The solution instead, I think, is to acknowledge the pain and the hurt of others and listen when they need to talk, to be present in their lives and just "be" with them. And sometimes, when the pain is too much to bear alone, the sadness comes in a huge tidal wave and no one knows it but you, reach out and tell your family that you are having a hard time. I can't expect anyone to know through ESP that I am having a tough time. If I can't handle it alone, it is my responsibility to speak up and ask for comfort. Or maybe all I need to do is take a moment to roll with the pain, ride the wave and cry it out.

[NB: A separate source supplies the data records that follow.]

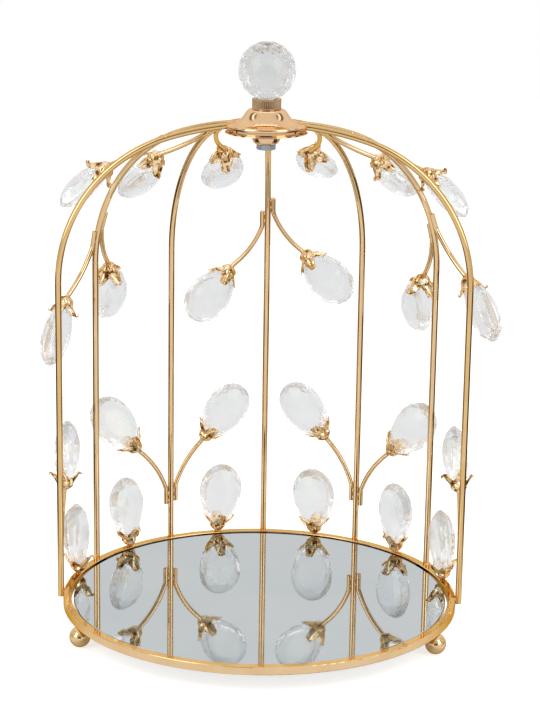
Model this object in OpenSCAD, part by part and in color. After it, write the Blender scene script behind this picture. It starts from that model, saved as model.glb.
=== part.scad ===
// Open half birdcage stand with a mirror tray, crystal buds and a ball finial.
// Millimetres, +Z up, +Y towards the closed back, origin at the centre of the mirror's top face.

/* [Base ring] */
// Radius of the ring bar's centre line
ring_r = 120; // [110:1:135]
// Width and height of the square ring bar
ring_bar = 5; // [4:0.5:7]
// Radius of the ring bar's soft edges
ring_edge = 0.5; // [0.2:0.1:0.8]

/* [Mirror] */
// Radial gap between the mirror's edge and the ring
mirror_gap = 1.5; // [0.5:0.1:3]
// Thickness of the mirror disc
mirror_t = 3; // [2.5:0.5:3.5]
// How far the mirror's face lies below the top of the ring
mirror_drop = 1; // [0.5:0.1:1.2]
// Bevel round the mirror's upper edge
mirror_bevel = 0.4; // [0.2:0.1:0.8]
// Number of tabs that carry the mirror
tab_count = 6; // [4:1:8]
// Angle that one tab spans
tab_angle = 7; // [5:1:12]
// How far a tab reaches in from the ring
tab_reach = 9; // [6:0.5:14]

/* [Feet] */
// Diameter of a ball foot
foot_d = 12.7; // [10:0.1:16]
// Angle of the front feet from the front centre line
foot_spread = 63.5; // [45:0.5:70]
// Depth of the flat on top of each ball foot
foot_flat = 0.4; // [0.2:0.1:0.8]

/* [Cage rods] */
// Diameter of a cage rod
rod_d = 4; // [3:0.1:5]
// Angle between neighbouring rods
rod_step = 30; // [28:1:30]
// Height of the straight part of a rod above the mirror
spring_z = 196.4; // [180:1:240]
// Radius of the bend at the shoulder of a rod
shoulder_r = 94.3; // [88:0.1:106]
// How far the middle of the dome rises above the shoulder bends
dome_lift = 4.7; // [4:0.1:13]
// Radius at which a rod turns straight to enter the crown
rod_straight_r = 27; // [26:0.5:32]
// Radius at which a rod ends inside the crown
rod_tip_r = 11; // [10:0.5:14]
// Gap left for weld or solder between round pieces
solder_gap = 0.05; // [0.03:0.01:0.08]

/* [Crown] */
// Radius of the recessed band between the two lips
core_r = 21.4; // [20:0.1:23]
// Radius of the hub that grips the rod ends
hub_r = 15.5; // [14:0.5:17]
// Height of the hub above the underside of the core
hub_h = 7.2; // [7:0.1:8]
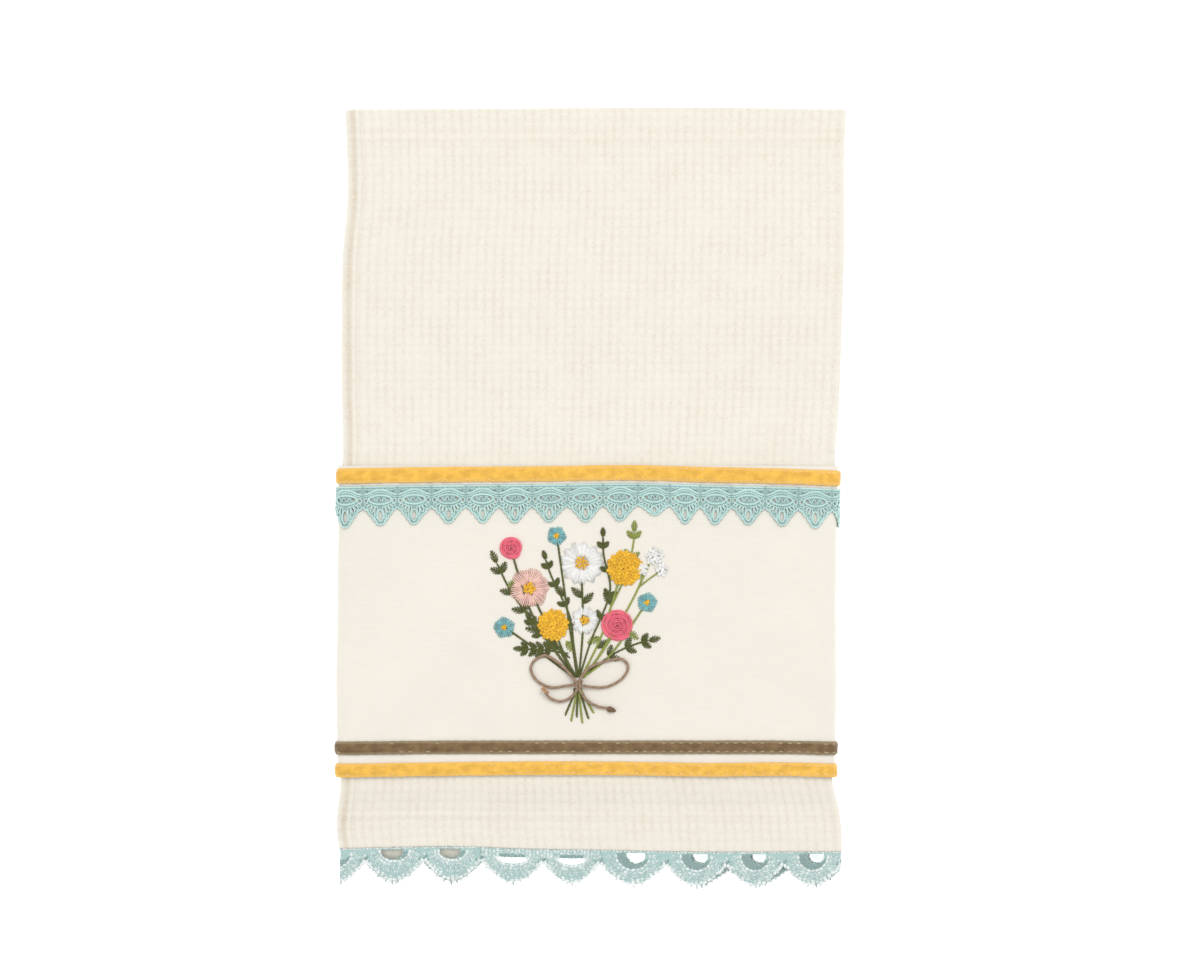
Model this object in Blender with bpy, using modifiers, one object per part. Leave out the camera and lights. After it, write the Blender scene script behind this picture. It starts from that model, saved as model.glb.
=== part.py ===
"""Folded kitchen towel: waffle cloth with a sewn panel, velvet ribbons, two laces and a twine bow.

The towel lies face up. Its sides are tucked behind and it is folded in half at the top edge, so
four layers of cloth lie over each other. X runs to the right of the front, Y up to the top fold
and Z up from the surface that the towel lies on. Lengths below are millimetres, and MM turns them
into Blender's metres.
"""

from collections import namedtuple
from math import cos, pi, sin

import bmesh
import bpy
import numpy as np
from mathutils import Matrix, Vector

MM = 0.001

# Cloth and its folds
CLOTH = 1.4  # thickness of the waffle cloth
PITCH = 2.0  # from one folded layer to the next
SIDE_RADIUS = PITCH  # side folds, at the middle of the two layers that turn together
LEFT_FLAP = 62.0  # how far each tucked side reaches back under the front
RIGHT_FLAP = 92.0
PANEL = 1.0  # thickness of the plain panel
TRIM = 1.0  # thickness of the ribbons and of the point lace
HEM_LACE = 1.2  # thickness of the crochet edging
GAP = 0.3  # between pieces that are sewn to each other
HEM_GAP = 0.45  # from the hem's edge to the crochet edging

# Layers, measured outwards from the middle of the pair of cloth layers
FRONT_LAYER = PITCH / 2
BACK_LAYER = -PITCH / 2
PANEL_LAYER = FRONT_LAYER + CLOTH / 2 + GAP + PANEL / 2
TRIM_LAYER = PANEL_LAYER + PANEL / 2 + GAP + TRIM / 2
TRIM_LIFT = TRIM_LAYER + TRIM / 2 - FRONT_LAYER - CLOTH / 2  # cloth carried on its own trims
TOP_SURFACE = PANEL_LAYER + PANEL / 2

# Heights on the front of the towel
PANEL_TOP = 13.0
PANEL_FOOT = -117.2
RIBBON_WIDTH = 6.4
PANEL_SHORT = 2.0  # how far each piece stops short of a flap's free edge
TRIM_SHORT = 3.0
HEM_LACE_SHORT = 1.0
TWINE = 1.5  # diameter of the twine

Outline = namedtuple("Outline", "y left right")
OUTLINE = (
    Outline(163.2, -102.3, 107.1),
    Outline(145.5, -102.5, 106.5),
    Outline(124.5, -102.4, 106.1),
    Outline(103.5, -104.2, 106.3),
    Outline(78.3, -104.8, 105.6),
    Outline(36.3, -104.8, 104.8),
    Outline(11.1, -105.8, 104.6),
    Outline(-14.1, -106.1, 103.8),
    Outline(-47.7, -106.5, 103.7),
    Outline(-81.3, -106.9, 103.8),
    Outline(-98.1, -106.6, 103.6),
    Outline(-114.9, -106.3, 102.9),
    Outline(-131.7, -106.5, 103.7),
    Outline(-140.1, -107.0, 105.2),
    Outline(-148.5, -105.8, 105.4),
    Outline(-163.2, -105.8, 104.2),
)

Lift = namedtuple("Lift", "y height side")
LIFTS = (  # how high the cloth is carried, and how far its trims reach past its sides
    Lift(-134.0, 0.0, 0.0),
    Lift(-119.0, TRIM_LIFT, PANEL + GAP),
    Lift(18.0, TRIM_LIFT, PANEL + GAP),
    Lift(44.0, 0.0, 0.0),
)

Edge = namedtuple("Edge", "x top hem back_hem")
EDGES = (
    Edge(-106.0, 162.2, -148.0, -153.4),
    Edge(-50.0, 162.9, -147.2, -153.8),
    Edge(-30.0, 163.0, -148.0, -147.6),
    Edge(4.0, 163.3, -148.6, -146.6),
    Edge(30.0, 163.2, -149.2, -146.8),
    Edge(107.0, 161.8, -149.2, -147.4),
)

Ribbons = namedtuple("Ribbons", "x upper middle lower")
RIBBONS = (  # middle lines of the three ribbons
    Ribbons(-106.0, 8.6, -105.7, -115.1),
    Ribbons(-67.0, 9.2, -105.3, -114.5),
    Ribbons(-17.0, 9.6, -105.2, -114.0),
    Ribbons(17.0, 10.0, -105.2, -114.2),
    Ribbons(50.0, 9.2, -105.2, -114.7),
    Ribbons(84.0, 8.4, -105.3, -114.5),
    Ribbons(104.0, 7.6, -105.8, -115.1),
)

Crease = namedtuple("Crease", "x0 y0 x1 y1 width rise")
CREASES = (  # soft ridges of the front
    Crease(11.0, 160.0, 10.0, 30.0, 10.0, 0.55),
    Crease(-4.0, 158.0, -2.0, 70.0, 11.0, 0.30),
    Crease(-101.0, 149.8, 105.0, 149.8, 2.2, 0.35),
    Crease(96.0, 4.0, 95.5, -98.0, 9.0, 0.45),
    Crease(-44.0, 100.0, -50.0, -60.0, 16.0, 0.30),
    Crease(70.0, 120.0, 62.0, 20.0, 18.0, 0.35),
    Crease(-104.0, -134.6, 104.0, -134.6, 2.4, 0.35),
    Crease(80.0, -138.0, 103.0, -146.0, 10.0, 0.50),
)

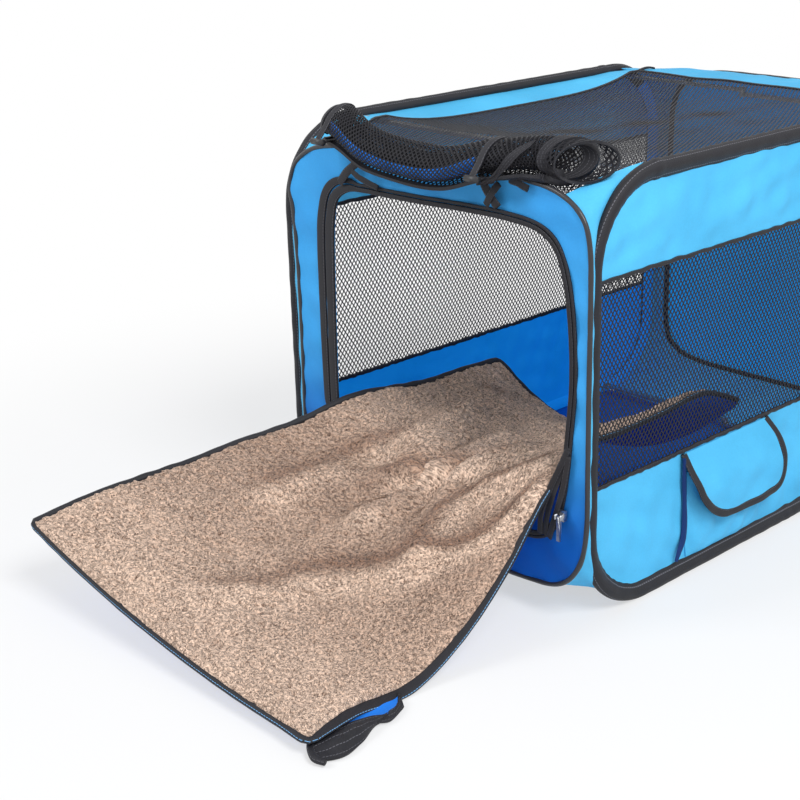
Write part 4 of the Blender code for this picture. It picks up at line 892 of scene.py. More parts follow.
wrap_loop = rounded_path(SHELL_HALF_X, WRAP_HALF, (SHELL_CORNER,) * 4, 0.003)[0][::-1]
loop = begun(front_edge, 0.0, 0.3)
start = int(np.argmax(loop[:, 0] > NET_FRONT_RIGHT))
back_loop = begun(wrap_loop, SHELL_HALF_X - SHELL_CORNER, 0.2)
gusset("front", -1, resample(loop[start - 1 : left_end(loop, 0.4)], 260),
       resample(back_loop[: left_end(back_loop, 0.2)], 260), 18, 81)
whole = [resample(closing(loop), AROUND + 1)[:-1] for loop in (rear_edge, begun(wrap_loop, 0.01, 0.2))]
gusset("rear", 1, *whole, 16, 85, True)


# ---- Roof net, roof strip and floor ----
# The roof is one net from the piping over the door back to the rear gusset, sewn to the right ring's sleeve.
# On the left a strip of pale cloth joins it to the ring, with a thin black tape over the seam.
ROOF_Z, ROOF_SAG, ROOF_BACK, NET_RIGHT = 0.5257, 0.008, 0.2697, 0.2485
STRIP_DROP, TAB_LENGTH, TAB_RISE, SEAM_DROP, BAR_Y = 0.0055, 0.028, 0.010, 0.0185, 0.250
UPPER_FROM, STRIP_LAP, FLOOR_LAP = 0.44, 0.001, 0.002
ROOF_PITCH, ROOF_HOLE, ROOF_WIRE = (0.0060, 0.0060), 0.70, 0.0004
FLOOR_UP, FLOOR_THICKNESS = 0.0022, 0.002
roof_wide, roof_long = NET_RIGHT - NET_LEFT, GUSSET_Y + ROOF_BACK
upper = front_edge[front_edge[:, 1] > UPPER_FROM]
upper = upper[np.argsort(upper[:, 0])]


def roof(u, v):
    """The net's place at u across it and v along it: level over the rings, and sloping to the piping."""
    front_x = NET_LEFT + u * (NET_FRONT_RIGHT - NET_LEFT) / roof_wide
    y = v - GUSSET_Y
    slope = np.clip((-ROOF_BACK - y) / (GUSSET_Y - ROOF_BACK), 0, 1)
    front_z = np.interp(front_x, upper[:, 0], upper[:, 1])
    x = blended(NET_LEFT + u, front_x, slope)
    across = arch(u / roof_wide)
    sag = across * (ROOF_SAG * arch(v / roof_long) + ripples(x, y, 91, ((0.22, 3), (0.1, 3)), 0.0016))
    low = SEAM_DROP * np.clip(1 - u / roof_wide, 0, 1) ** 1.5 * np.clip(1 - (y / BAR_Y) ** 4, 0, 1)
    return joined(x, y, blended(ROOF_Z, front_z, slope) - sag - low)


roof_net = knit("roof_net", roof, roof_wide, roof_long, ROOF_PITCH, ROOF_HOLE, ROOF_WIRE)
shell(roof_net, "black_net", "roof_mesh")
v, u = np.linspace(0, roof_long, 240), np.linspace(0, roof_wide, 160)
left_seam = roof(0 * v, v)
# The left tape ends in a loose tab behind the roof
tab = np.linspace(0, 1, 20)[1:, None]
tab_end = left_seam[-1] + tab * (0.35, 0.9, 0.0) * TAB_LENGTH + (0.0, 0.0, TAB_RISE) * tab * (1.2 - tab)
for name, path, seed in (
    ("roof_tape_left", np.concatenate([left_seam, tab_end]), 5),
    ("roof_tape_rear", roof(u, 0 * u + roof_long), 6),
):
    shell(band(name, path, 0.0030, 0.0016, (0, 0, 1), seed), "black_binding")

y = np.linspace(-ROOF_BACK, ROOF_BACK, 200)[:, None]
x = np.linspace(-SHELL_HALF_X - FLOOR_LAP, NET_LEFT + STRIP_LAP, 14)
hold = arch((x - x[0]) / (x[-1] - x[0]))
share = (NET_LEFT - x) / (x[-1] - x[0])
z = blended(roof(0 * y, y + GUSSET_Y)[..., 2], ROOF_Z - STRIP_DROP, share)
grid = joined(x, y, z + ripples(x, y, 95, ((0.08, 3), (0.04, 3)), 0.001) * hold)
strip = slab("roof_strip_cloth", grid, CLOTH_THICKNESS, joined(y, x), side_cloth)
shell(strip, "pale_blue_fabric", "roof_strip")
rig.sheet(strip, held="stretched", **cut(grid))

y = np.linspace(-ROOF_BACK - FLOOR_LAP, ROOF_BACK + FLOOR_LAP, 120)[:, None]
x = np.linspace(-SHELL_HALF_X, SHELL_HALF_X, 110)
grid = joined(x, y, FLOOR_UP + np.abs(ripples(x, y, 97, ((0.25, 3), (0.12, 3)), 0.0012)))
# The floor cloth lies below the painted shade's lower height, so it is all in the front cloth's painted shade colour
floor_cloth = slab("floor_cloth", grid, FLOOR_THICKNESS, joined(y, x), front_cloth)
shell(floor_cloth, "blue_fabric", "floor_panel")
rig.sheet(floor_cloth, held="laid", **cut(grid))


# ---- Door edge ----
# The door's opening is bound with charcoal tape: a wide doubled one on the hinge side at the left,
# and a narrow one with the zip's teeth round the rest. The slider hangs low on the right.
EDGE_NARROW, EDGE_WIDER, EDGE_LAP, ZIP_SILVER = 0.0085, 0.0235, 0.002, (0.42, 0.43, 0.46)
HINGE_X, HINGE_Z, HINGE_FADE = -0.10, 0.13, 0.05
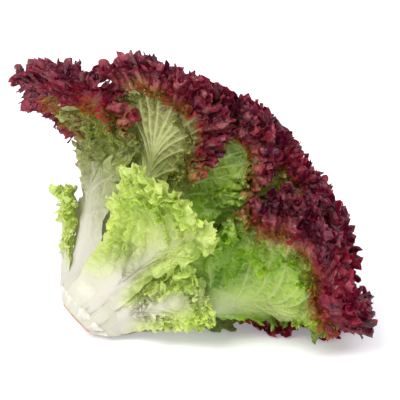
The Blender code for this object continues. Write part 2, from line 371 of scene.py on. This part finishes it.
def with_teeth(grid, rng, run, rise, grown):
    """Draws the last rows out into points, the small ones on the large."""
    for spacing, height, share in TEETH:
        outward = unit(np.gradient(grid, axis=0))
        teeth = run / spacing + 0.8 * wander(rng, run / (2.5 * spacing))
        point = 1 - np.abs(2 * (teeth - np.floor(teeth)) - 1)
        tall = 0.65 + 0.35 * wander(rng, teeth)
        push = height * tall * (point ** 1.7 - 0.5) * smooth(1 - share, 1, rise) * grown
        grid = grid + push[..., None] * outward
    return grid


def vein_paths(rng):
    """The margin ends of the main veins of a leaf, and the gap to the next."""
    ends = [(0.0, MIDRIB_GAP)]
    for side in (-1, 1):
        places = np.cumsum(rng.uniform(0.8, 1.25, SIDE_VEINS))
        places = LAST_VEIN * places / places[-1]
        gaps = np.diff(np.concatenate(([0], places)))
        ends += [(side * place, gap) for place, gap in zip(places, gaps)]
    return ends


def vein_line(flat, path, out, width):
    """1 along a vein and fading beside it. The vein thins from the midrib to the margin."""
    apart = np.linalg.norm(flat - path, axis=-1)
    return np.exp(-(apart / (width[0] - width[1] * out)) ** 2)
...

This weekend, I was cleaning out my garage and organizing it so that I can start packing boxes and moving them in to the garage. When I moved in to this home, my kitchen was seriously lacking cupboard space. My mom offered this piece of furniture we call the Pie Cupboard until a time when I could get more shelves or something. This cupboard is the first piece of furniture my Dad made. When I lived with my parents, my Dad put a lock on it so that we could keep some things out of the reach of little fingers. I decided to take the lock off. One of my children actually broke part of the lock a year ago. I asked my Mom if she wanted this back and she said no. I was pleased because it reminds me of my Dad. I sat down and undid the screws for the lock and then I began to touch the wood and started to remember the time when my Dad built this and all the things we had stored in it over the years. I studied it inside and out. I don't know how to describe it but I just felt both sad because I miss him so much but at the same time, the memories were pleasant and happy. I cried for quite a while. It was what I needed.